In summer 1938, Göring was once again trying to tempt the Poles with the fertile soil of Ukraine. Matters came to a head that October, when Hitler presented the Poles with a “comprehensive solution” to all of the problems in German-Polish relations. Such a grand stroke was very much Hitler’s style, and he could believe that he was offering Poland a more than reasonable arrangement. The claims he made on Poland’s territory were mild by comparison with the German mainstream: that Danzig, a free city on the Baltic coast, be allowed to return to Germany; and that German authorities be allowed to build an extraterritorial autobahn across Polish territory between the main body of German territory and its noncontiguous Prussian districts. These two issues were negotiable, and indeed were negotiated. The real problem was what Poland would get “in return.” As German foreign minister Joachim von Ribbentrop explained to Ambassador Lipski, the Germans envisioned for the near future “joint action in colonial matters, the emigration of Jews from Poland, and a joint policy to Russia on the basis of the Anti-Comintern Pact.”

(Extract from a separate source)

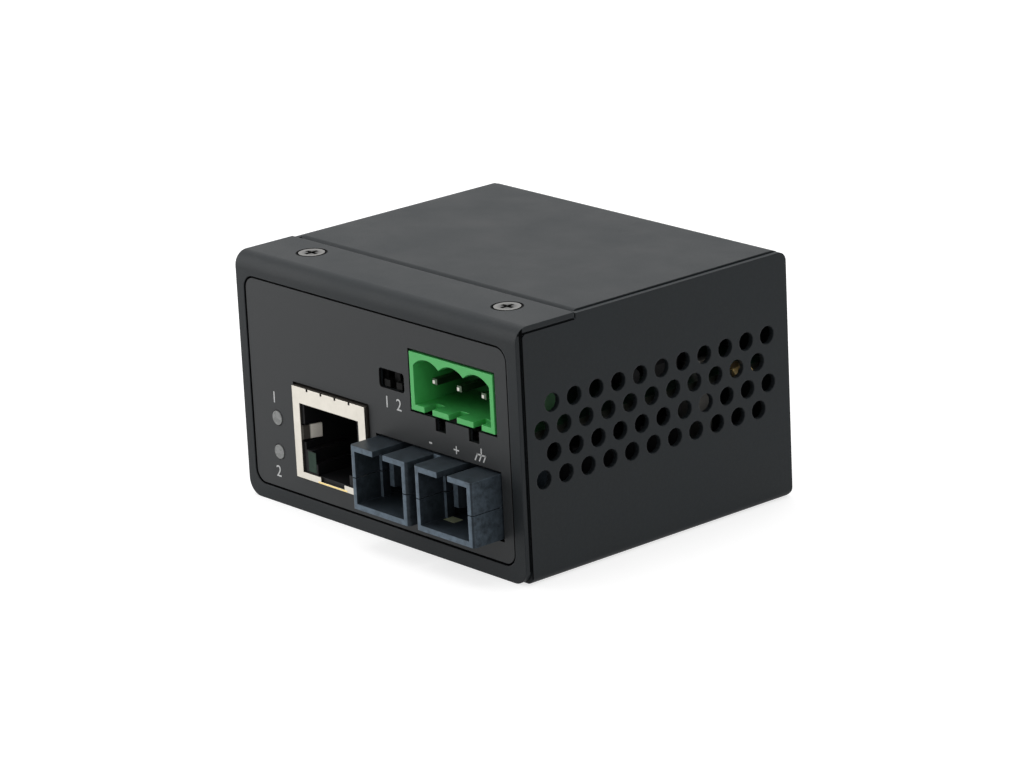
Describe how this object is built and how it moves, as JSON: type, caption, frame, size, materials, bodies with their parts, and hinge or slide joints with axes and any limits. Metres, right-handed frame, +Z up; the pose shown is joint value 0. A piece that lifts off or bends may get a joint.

Ribbentrop made much of the gains of Ukrainian territory that Poland would supposedly win in the conquered Soviet Union. This fell on deaf ears. The decision against intervening in the Soviet Union had been made in Warsaw in 1933. Polish leaders had ceased to believe that Ukraine could be transformed easily by outside actors. They calculated that the Germans might take Moscow with Polish help, but did not see how a political victory could follow. They were keenly aware that a joint German-Polish invasion of the USSR would involve massive German troop movements around or through Poland, and anticipated that any such war would leave Poland a German satellite.

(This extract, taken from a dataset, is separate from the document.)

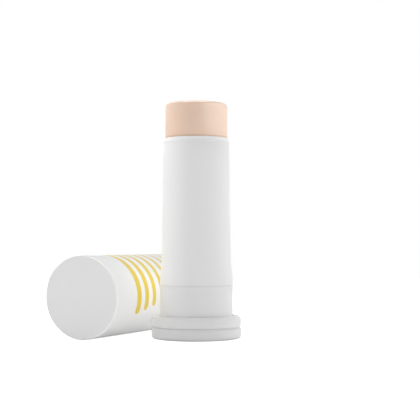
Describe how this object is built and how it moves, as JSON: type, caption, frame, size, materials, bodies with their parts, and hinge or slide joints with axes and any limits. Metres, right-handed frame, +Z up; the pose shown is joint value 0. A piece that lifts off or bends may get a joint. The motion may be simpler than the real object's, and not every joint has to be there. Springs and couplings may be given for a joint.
{
  "type": "sunscreen stick",
  "caption": "Round twist-up stick with a raised bar of product, a fixed collar over a turn knob, and its cap taken off and lying beside it.",
  "frame": {"origin": "centre of the stick's foot, on the surface it stands on", "axes": "+Z up along the stick's axis, the cap lies along Y at -X with its closed end towards -Y"},
  "size_m": [0.0592, 0.0678, 0.0784],
  "materials": {
    "white_shell": "satin",
    "white_insert": "satin",
    "pale_acetal": "satin",
    "dark_rubber": "matte",
    "peach_balm": "matte"
  },
  "bodies": {
    "tube": {"barrel": "white_shell", "shoulder_collar": "white_shell", "brake_ring": "dark_rubber"},
    "knob": {"turn_knob": "white_shell", "base_plug": "white_shell", "spindle": "pale_acetal"},
    "lift": {"elevator": "white_insert", "sunscreen_bar": "peach_balm"},
    "cap": {"cap_shell": "white_shell", "cap_liner": "white_insert"}
  },
  "joints": [
    {"name": "knob_twist", "type": "hinge", "parent": "tube", "child": "knob", "pos_m": [0, 0, 0], "axis": [0, 0, 1], "range_deg": [-1261, 2521]},
    {"name": "elevator_slide", "type": "slide", "parent": "tube", "child": "lift", "axis": [0, 0, 1], "range_m": [-0.014, 0.028]},
    {"name": "cap_slide", "type": "slide", "parent": "tube", "child": "cap", "axis": [0, -1, 0], "range_m": [0, 0.0605]}
  ],
  "couplings": [
    {"joint": "knob_twist", "follows": "elevator_slide", "rad_per_m": 1570.8}
  ]
}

The side talk between German and Polish leaders during the critical weeks of late 1938 was about the Jewish question. Hitler had explained to Lipski in September that he anticipated a common anti-Jewish action by Germany, Poland, and Romania. In November, Hitler praised Polish authorities for undertaking the vital struggle against the Jews. At the time of his proposal of a “comprehensive solution” and in subsequent discussions with Polish diplomats, Hitler stressed the positive connection between an anti-Soviet alliance and the removal of the Jews from Europe, in the first instance from Poland and Romania. In his mind, the destruction of the Soviet Union was part of a larger campaign against the planetary Jewish threat. His Polish interlocutors did not follow this chain of reasoning.

In these negotiations the Germans and Poles seemed to be discussing the same desired outcome: an emigration of millions of European Jews to Madagascar. Although the two sides were apparently referring to the same island and the same action, something very different was meant. The Germans were perfectly correct that the Polish leadership feared the Soviet Union and wanted to be rid of most Polish Jews. The Poles saw these as distinct problems, where the attempt to solve one might create problems for the other. They were opposed to a war of aggression against the Soviet Union in any case. And they simply could not understand how the Germans meant to invade the Soviet Union while deporting the Jews of Europe. Any such mass deportation would have required the cooperation of the colonial powers, the British and the French, which would obviously not be proffered to countries that were trying to alter the world order by force. In simple logistical terms the idea also seemed to make no sense. How could Poland arrange a deportation of millions of Jews while the country was mobilized for war? Should the tens of thousands of Jewish officers and soldiers be pulled from the ranks of the Polish army? Insofar as the Poles understood German intentions, they were wary.

Most important was what the Poles did not understand. They could not grasp a special feature of Nazi thought: the aim to do something difficult or even impossible, in the secret knowledge that failure would prepare the way to something still more radical. The geopolitical vision of the Poles failed them here. They could not see that for the Nazis “Madagascar” was not simply a place, but a label, a bookmark in a burning book. It was synonymous with a Final Solution; or, in Himmler’s words, with “the complete extirpation of the concept of Jews.” For the Poles, Madagascar was an actual island in the actual Indian Ocean, an actual possession of the actual French empire, an actual site of an actual exploratory mission, a subject of actual political discussions, one of two places (along with Palestine) that were seriously considered as destination points for a mass migration of Polish Jewry. Polish leaders did not grasp that for the Nazis the issue was not the feasibility of one deportation plan, but the creation of general conditions under which Jews could be destroyed one way or another. Given their own obsession with the idea of statehood, Poles could not see that a bloody whirlwind of improvisation was coming, where German aggression would destroy polities, opening pathways toward the unthinkable. German leaders would later continue to speak of “Madagascar” even after their men had killed the Jews who were supposed to emigrate there.

Warsaw’s political vision reached as far as the idea of a State of Israel. If a European crisis was coming, perhaps Jewish rebels such as Avraham Stern would be able to organize a revolt—one that would lead to a Jewish state that would welcome millions of Polish Jews. Polish officers had already begun to train the rebels of Irgun who were to lead such a revolt, and the young men of Betar who were to be its soldiers. As Hitler and Ribbentrop were pressing their “comprehensive solution” in December 1938, Drymmer issued instructions that made explicit the final purpose of Polish policy toward Betar and Irgun. Warsaw was supporting Irgun and Betar so that they would be ready to press forward with violence to Jewish statehood when the crisis came.

Over the course of 1938, European states were already collapsing under Nazi pressure. As the year came to an end, the crisis seemed to be coming.